Aim of the exercise
Identify and reproduce every line holding the string "type".
▽
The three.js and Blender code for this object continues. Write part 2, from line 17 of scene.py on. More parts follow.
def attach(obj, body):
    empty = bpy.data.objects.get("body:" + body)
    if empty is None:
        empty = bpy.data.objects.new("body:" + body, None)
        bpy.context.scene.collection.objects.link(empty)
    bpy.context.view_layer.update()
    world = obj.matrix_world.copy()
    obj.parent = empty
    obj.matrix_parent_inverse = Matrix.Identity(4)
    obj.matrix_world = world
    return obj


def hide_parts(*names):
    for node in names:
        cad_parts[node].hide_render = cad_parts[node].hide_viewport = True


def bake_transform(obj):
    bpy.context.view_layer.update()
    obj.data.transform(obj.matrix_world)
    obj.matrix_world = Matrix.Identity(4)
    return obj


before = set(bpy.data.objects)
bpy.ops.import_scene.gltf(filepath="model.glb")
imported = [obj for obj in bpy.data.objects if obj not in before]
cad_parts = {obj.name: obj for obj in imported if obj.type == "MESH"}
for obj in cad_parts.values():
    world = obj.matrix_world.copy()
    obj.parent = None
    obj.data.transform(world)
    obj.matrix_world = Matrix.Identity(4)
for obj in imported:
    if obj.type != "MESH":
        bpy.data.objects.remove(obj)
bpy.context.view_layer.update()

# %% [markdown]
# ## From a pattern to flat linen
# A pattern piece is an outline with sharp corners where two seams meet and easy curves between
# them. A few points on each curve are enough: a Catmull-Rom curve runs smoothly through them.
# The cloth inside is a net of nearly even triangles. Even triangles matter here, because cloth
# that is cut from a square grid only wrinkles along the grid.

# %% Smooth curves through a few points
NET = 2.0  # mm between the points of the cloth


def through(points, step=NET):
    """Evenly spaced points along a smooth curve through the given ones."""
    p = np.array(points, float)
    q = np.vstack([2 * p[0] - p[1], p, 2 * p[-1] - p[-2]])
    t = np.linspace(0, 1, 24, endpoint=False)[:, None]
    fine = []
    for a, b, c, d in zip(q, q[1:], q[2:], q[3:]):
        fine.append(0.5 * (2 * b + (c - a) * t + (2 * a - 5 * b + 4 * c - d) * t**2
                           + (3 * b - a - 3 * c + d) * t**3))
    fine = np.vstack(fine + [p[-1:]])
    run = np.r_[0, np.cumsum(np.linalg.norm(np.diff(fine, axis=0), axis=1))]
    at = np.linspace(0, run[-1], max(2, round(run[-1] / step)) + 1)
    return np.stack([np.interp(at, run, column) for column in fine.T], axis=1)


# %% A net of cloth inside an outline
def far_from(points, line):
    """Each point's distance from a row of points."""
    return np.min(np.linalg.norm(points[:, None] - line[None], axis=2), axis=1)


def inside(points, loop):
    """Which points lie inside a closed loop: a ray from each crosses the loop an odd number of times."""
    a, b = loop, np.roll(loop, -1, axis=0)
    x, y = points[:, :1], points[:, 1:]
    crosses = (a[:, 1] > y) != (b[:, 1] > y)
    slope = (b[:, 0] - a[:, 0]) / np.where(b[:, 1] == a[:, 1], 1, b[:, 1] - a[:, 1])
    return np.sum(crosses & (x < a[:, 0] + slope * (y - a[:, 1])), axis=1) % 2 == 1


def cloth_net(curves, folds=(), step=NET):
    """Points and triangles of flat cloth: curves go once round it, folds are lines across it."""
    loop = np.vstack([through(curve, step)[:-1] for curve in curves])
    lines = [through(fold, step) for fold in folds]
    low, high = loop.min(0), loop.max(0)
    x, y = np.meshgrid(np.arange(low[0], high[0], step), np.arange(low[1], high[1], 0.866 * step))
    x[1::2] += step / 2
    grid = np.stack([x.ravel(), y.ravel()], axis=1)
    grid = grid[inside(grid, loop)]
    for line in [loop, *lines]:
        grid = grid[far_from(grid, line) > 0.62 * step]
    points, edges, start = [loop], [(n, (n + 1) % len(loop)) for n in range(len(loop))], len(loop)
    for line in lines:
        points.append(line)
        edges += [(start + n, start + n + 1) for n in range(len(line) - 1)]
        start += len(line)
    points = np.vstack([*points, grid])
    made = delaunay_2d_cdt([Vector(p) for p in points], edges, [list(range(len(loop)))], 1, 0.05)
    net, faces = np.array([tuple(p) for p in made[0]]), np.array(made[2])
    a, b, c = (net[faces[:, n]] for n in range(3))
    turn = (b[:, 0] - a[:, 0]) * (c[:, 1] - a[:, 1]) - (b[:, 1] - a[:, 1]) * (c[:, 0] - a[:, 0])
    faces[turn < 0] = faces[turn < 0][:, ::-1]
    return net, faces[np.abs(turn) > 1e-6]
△
Full output
cad_parts = {obj.name: obj for obj in imported if obj.type == "MESH"}
    if obj.type != "MESH":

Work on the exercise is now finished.